Our current research in this domain is conducted in close cooperation with the German Aerospace Center (DLR) and Airbus Defence and Space GmbH, focusing on the intersection of safety, security, and connectivity in aeronautical environments. Current investigations address mutual authentication and key agreement mechanisms for the L-band Digital Aeronautical Communication System (LDACS), aiming to secure next-generation digital ground-based aeronautical communications. In parallel, research contributes to Air Mobility Integration (AMI) and Urban-Space concepts, enabling the safe integration of UAVs into controlled and uncontrolled airspace while ensuring trustworthy coordination between multiple stakeholders and domains.
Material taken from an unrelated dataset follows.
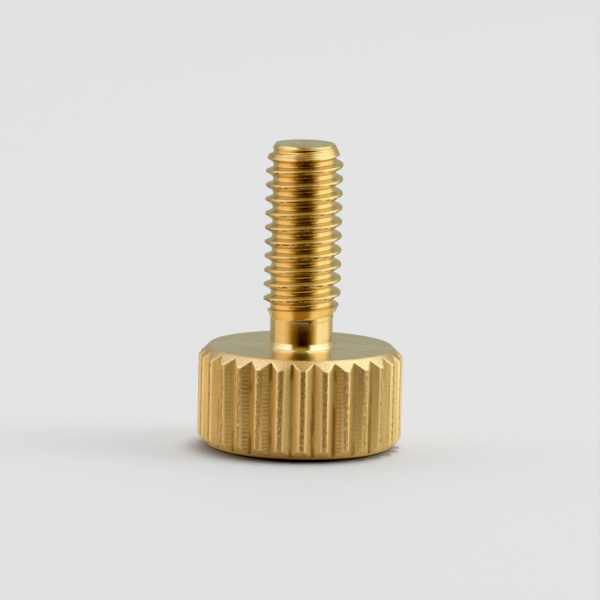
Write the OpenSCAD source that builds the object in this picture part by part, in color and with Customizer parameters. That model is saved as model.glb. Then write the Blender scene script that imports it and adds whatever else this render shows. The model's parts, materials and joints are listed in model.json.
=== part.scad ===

Furthermore, safety and security aspects of UAV operations are examined holistically, recognizing that cyber incidents in aviation are inherently safety-critical and demand tightly coupled security-by-design and safety-by-design approaches.
Overall, this research positions connected aviation systems as a safety-critical extension of the IoT, where secure authentication, resilient communication architectures, and real-time response capabilities are fundamental prerequisites for trustworthy air mobility and future autonomous flight ecosystems.
For more details check out the Aeronautical project page and click here.
For publications click here.
Area 3: Socio-Economic Investigations

Any development of technologie (independent if software or hardware) requires acceptence by the final end-users, which highly influence the success on the targeted market. Thus, it is essential to understand (1) the current market, (2) the different stakeholder groups including their needs and wishes, (3) the required investigations, and (4) the expected influences to existing technologie. With this knowledge in place an individual business model and recommendations for sustainability can be defined.
Therefore, it is recommended to apply our developed 4-step tool chain combining well-accepted methods (e.g., CANVAS and Value-Network-Analysis) with newer methods (e.g., tussle analysis and Terrenghi's method) in order to define a proper business modell and sustainability recommendation. It requires a well-defined scenario as initial input. Further input can include individual experiences and detailed technical knowledge. Each step creates specific output that can be used on its own for the individual purpose of the method applied. Within the approach proposed here the output is in return used as input for the next step of the method. Additionally, discussions between developers and target customers need to be included in the process of the tool-chain in order to receive feedback for each step of the process.
This tool-chain is partly standardized by the ITU and was applied for several use-cases within the project symbIoTe.